━━━ Provided records ━━━

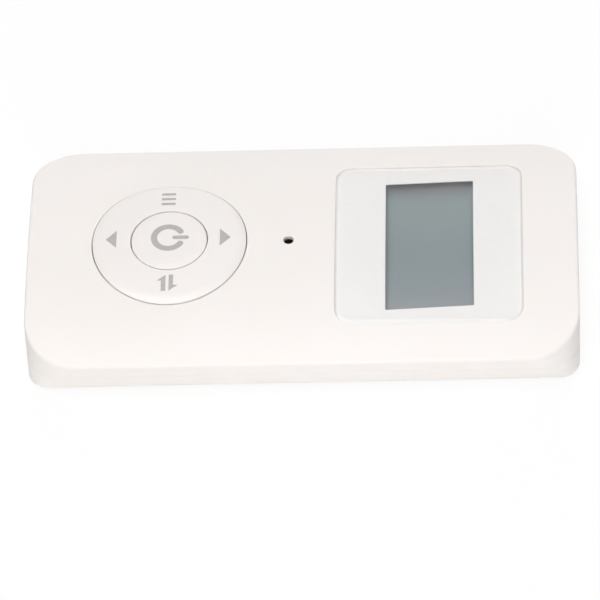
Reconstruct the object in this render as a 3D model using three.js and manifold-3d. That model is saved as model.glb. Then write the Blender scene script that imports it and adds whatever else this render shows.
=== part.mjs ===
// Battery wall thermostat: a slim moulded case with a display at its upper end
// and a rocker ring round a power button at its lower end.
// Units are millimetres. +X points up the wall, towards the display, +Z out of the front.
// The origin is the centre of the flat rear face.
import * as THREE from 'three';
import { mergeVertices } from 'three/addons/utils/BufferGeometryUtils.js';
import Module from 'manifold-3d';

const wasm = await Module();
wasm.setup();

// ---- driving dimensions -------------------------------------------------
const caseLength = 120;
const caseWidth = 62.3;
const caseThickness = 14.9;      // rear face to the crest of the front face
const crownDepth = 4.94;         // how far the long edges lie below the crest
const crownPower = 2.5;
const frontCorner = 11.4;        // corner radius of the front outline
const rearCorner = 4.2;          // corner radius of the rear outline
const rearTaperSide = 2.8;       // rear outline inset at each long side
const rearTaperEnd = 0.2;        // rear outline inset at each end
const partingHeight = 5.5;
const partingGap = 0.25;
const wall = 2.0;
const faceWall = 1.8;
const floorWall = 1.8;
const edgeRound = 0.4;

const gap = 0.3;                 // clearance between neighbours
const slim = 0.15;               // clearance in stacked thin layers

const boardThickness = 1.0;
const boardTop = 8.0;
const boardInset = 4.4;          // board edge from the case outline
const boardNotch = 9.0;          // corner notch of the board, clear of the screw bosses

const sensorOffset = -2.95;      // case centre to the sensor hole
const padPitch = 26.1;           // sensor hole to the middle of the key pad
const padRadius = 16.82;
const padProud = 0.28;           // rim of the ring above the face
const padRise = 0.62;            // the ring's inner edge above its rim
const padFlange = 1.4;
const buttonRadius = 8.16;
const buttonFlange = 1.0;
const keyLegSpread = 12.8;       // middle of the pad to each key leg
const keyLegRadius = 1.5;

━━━
━━━ Provided records ━━━

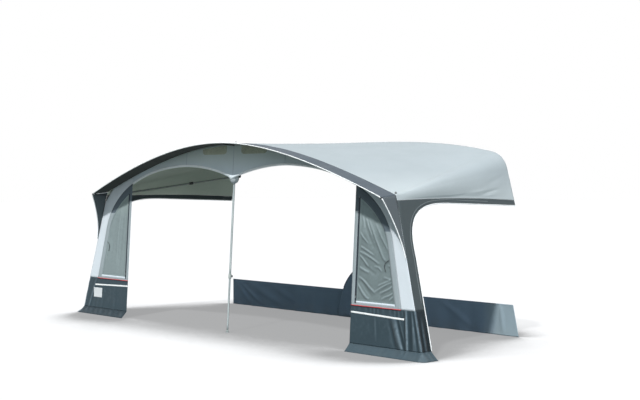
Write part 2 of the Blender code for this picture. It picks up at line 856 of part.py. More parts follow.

━━━
━━━ Provided records ━━━

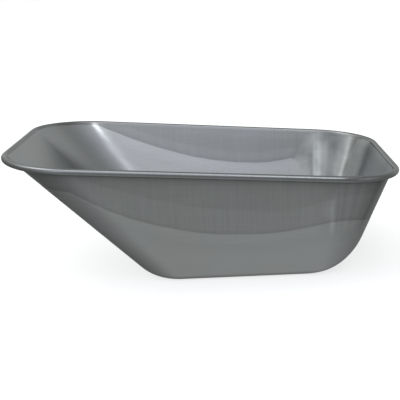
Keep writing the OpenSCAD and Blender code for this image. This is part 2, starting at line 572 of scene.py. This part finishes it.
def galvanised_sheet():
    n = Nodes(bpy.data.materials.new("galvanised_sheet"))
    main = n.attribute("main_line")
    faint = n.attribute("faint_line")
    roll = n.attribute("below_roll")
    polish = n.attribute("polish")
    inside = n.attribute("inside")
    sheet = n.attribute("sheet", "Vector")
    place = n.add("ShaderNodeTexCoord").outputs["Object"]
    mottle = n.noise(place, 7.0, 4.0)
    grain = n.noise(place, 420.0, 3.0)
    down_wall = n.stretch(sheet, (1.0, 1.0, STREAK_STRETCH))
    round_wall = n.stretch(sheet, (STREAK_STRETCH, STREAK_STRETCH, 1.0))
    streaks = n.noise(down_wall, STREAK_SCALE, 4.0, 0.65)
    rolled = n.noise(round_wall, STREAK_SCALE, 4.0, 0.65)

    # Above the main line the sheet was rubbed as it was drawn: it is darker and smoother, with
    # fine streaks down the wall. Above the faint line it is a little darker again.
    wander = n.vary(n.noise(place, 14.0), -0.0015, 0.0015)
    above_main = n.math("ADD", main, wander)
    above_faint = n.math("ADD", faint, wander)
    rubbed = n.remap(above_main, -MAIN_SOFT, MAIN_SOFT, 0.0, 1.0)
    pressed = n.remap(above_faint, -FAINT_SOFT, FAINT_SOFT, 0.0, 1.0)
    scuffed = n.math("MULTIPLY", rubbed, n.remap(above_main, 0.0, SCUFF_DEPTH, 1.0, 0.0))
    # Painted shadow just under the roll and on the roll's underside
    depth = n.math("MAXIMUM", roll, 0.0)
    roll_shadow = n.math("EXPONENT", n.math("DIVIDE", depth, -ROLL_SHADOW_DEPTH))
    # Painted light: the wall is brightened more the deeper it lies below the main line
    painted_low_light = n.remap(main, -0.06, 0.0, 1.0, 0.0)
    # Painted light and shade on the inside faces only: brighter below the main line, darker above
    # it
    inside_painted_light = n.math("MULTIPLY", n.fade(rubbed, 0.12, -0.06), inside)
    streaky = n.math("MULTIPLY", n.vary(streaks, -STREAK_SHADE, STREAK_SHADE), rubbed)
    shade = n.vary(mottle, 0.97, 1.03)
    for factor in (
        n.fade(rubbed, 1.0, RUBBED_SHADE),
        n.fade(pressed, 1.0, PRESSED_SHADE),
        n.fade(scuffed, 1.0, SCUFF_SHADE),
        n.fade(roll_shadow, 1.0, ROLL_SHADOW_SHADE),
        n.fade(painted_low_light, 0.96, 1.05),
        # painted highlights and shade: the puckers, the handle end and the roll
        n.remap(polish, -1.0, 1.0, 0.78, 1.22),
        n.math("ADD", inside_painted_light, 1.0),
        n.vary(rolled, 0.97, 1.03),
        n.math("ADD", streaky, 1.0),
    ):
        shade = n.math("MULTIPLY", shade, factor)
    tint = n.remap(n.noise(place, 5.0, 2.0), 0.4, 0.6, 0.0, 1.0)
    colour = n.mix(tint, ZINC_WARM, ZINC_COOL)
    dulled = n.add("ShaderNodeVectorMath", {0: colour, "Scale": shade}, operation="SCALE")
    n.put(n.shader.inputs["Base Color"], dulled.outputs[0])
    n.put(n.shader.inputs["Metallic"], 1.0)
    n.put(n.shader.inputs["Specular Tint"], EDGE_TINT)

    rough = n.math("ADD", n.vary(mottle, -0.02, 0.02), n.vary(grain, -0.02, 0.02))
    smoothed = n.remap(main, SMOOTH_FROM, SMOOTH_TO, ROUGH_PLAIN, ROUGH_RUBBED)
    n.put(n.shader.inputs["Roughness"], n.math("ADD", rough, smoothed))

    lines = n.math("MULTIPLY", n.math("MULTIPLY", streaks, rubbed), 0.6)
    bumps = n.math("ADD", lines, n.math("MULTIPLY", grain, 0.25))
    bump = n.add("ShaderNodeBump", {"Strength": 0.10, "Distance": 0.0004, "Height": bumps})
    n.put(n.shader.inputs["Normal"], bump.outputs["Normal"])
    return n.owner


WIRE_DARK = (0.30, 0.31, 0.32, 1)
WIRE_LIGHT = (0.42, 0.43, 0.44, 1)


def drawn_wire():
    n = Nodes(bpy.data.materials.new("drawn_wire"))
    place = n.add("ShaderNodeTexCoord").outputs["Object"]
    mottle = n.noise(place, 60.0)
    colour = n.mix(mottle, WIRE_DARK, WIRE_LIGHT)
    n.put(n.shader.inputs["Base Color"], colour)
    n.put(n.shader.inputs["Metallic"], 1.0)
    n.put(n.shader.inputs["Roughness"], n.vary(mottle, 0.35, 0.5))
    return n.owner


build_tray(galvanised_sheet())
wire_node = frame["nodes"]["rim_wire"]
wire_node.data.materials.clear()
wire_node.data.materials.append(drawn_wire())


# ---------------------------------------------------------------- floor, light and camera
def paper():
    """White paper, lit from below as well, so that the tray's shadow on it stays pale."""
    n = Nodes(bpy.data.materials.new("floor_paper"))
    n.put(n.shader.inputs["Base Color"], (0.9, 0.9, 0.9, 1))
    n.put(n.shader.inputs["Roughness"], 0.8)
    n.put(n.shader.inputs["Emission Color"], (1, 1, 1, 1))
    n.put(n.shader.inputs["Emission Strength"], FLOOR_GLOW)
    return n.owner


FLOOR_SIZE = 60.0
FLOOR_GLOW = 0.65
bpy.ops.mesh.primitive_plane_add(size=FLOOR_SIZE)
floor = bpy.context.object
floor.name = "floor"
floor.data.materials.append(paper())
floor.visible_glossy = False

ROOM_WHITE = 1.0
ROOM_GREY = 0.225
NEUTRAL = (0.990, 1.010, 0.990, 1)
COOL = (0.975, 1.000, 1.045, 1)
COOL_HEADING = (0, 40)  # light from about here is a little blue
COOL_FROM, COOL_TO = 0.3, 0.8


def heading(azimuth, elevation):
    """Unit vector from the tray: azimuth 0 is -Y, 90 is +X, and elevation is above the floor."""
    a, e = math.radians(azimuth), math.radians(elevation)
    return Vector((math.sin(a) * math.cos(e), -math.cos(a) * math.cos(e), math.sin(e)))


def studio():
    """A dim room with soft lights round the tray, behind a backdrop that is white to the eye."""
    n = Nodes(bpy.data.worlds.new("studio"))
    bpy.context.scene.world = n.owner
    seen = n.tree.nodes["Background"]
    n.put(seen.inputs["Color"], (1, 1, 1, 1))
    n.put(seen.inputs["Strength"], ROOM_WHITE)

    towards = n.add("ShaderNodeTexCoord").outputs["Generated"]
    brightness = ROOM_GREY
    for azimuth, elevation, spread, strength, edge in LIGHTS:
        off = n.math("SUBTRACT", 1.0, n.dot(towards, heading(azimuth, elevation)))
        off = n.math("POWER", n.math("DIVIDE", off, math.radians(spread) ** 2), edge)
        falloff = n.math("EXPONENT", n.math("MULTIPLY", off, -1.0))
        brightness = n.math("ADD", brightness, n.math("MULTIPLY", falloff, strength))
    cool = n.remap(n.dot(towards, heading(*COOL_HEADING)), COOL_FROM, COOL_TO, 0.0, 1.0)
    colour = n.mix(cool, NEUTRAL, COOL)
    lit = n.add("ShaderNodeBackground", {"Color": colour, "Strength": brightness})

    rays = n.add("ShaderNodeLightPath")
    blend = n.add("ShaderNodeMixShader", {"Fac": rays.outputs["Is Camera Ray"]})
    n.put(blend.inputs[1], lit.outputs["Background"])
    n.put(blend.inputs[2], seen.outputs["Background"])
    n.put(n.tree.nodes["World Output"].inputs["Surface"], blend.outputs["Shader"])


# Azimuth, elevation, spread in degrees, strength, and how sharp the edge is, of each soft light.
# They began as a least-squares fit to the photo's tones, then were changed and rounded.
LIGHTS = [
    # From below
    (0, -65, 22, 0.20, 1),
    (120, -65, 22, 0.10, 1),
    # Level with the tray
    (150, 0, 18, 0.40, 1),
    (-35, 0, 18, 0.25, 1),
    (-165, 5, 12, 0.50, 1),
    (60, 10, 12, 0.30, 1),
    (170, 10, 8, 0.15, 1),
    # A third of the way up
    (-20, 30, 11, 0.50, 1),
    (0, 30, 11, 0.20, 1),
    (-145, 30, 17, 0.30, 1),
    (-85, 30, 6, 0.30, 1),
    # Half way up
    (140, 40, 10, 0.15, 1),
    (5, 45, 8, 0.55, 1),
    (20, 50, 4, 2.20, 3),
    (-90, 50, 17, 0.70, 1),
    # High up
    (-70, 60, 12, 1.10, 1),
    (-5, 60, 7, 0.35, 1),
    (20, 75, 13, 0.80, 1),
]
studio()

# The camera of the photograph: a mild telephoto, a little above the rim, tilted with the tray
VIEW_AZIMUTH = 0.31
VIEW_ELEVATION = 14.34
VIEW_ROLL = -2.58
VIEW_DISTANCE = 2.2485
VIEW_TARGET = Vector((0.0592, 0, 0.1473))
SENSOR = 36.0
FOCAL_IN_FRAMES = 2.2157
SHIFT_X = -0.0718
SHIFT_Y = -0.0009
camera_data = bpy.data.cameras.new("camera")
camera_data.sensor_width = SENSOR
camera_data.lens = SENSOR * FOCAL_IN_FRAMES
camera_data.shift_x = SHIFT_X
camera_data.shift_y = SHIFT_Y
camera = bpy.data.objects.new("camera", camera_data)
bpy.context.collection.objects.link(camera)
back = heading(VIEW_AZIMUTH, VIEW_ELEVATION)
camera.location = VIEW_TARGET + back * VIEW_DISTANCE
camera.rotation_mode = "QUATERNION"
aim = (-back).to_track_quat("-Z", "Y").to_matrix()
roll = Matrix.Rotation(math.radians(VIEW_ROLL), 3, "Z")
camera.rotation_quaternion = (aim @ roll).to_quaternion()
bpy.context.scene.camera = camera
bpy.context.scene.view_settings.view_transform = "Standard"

━━━

_What the exercise asks_
Within the listing above, give again exactly every line from the line with "Keep writing the" through the line with "rolled = n.noise(round_wall, STREAK_SCALE, 4.0, 0.65)", both included, and no other line.

_Complete output_
Keep writing the OpenSCAD and Blender code for this image. This is part 2, starting at line 572 of scene.py. This part finishes it.
def galvanised_sheet():
    n = Nodes(bpy.data.materials.new("galvanised_sheet"))
    main = n.attribute("main_line")
    faint = n.attribute("faint_line")
    roll = n.attribute("below_roll")
    polish = n.attribute("polish")
    inside = n.attribute("inside")
    sheet = n.attribute("sheet", "Vector")
    place = n.add("ShaderNodeTexCoord").outputs["Object"]
    mottle = n.noise(place, 7.0, 4.0)
    grain = n.noise(place, 420.0, 3.0)
    down_wall = n.stretch(sheet, (1.0, 1.0, STREAK_STRETCH))
    round_wall = n.stretch(sheet, (STREAK_STRETCH, STREAK_STRETCH, 1.0))
    streaks = n.noise(down_wall, STREAK_SCALE, 4.0, 0.65)
    rolled = n.noise(round_wall, STREAK_SCALE, 4.0, 0.65)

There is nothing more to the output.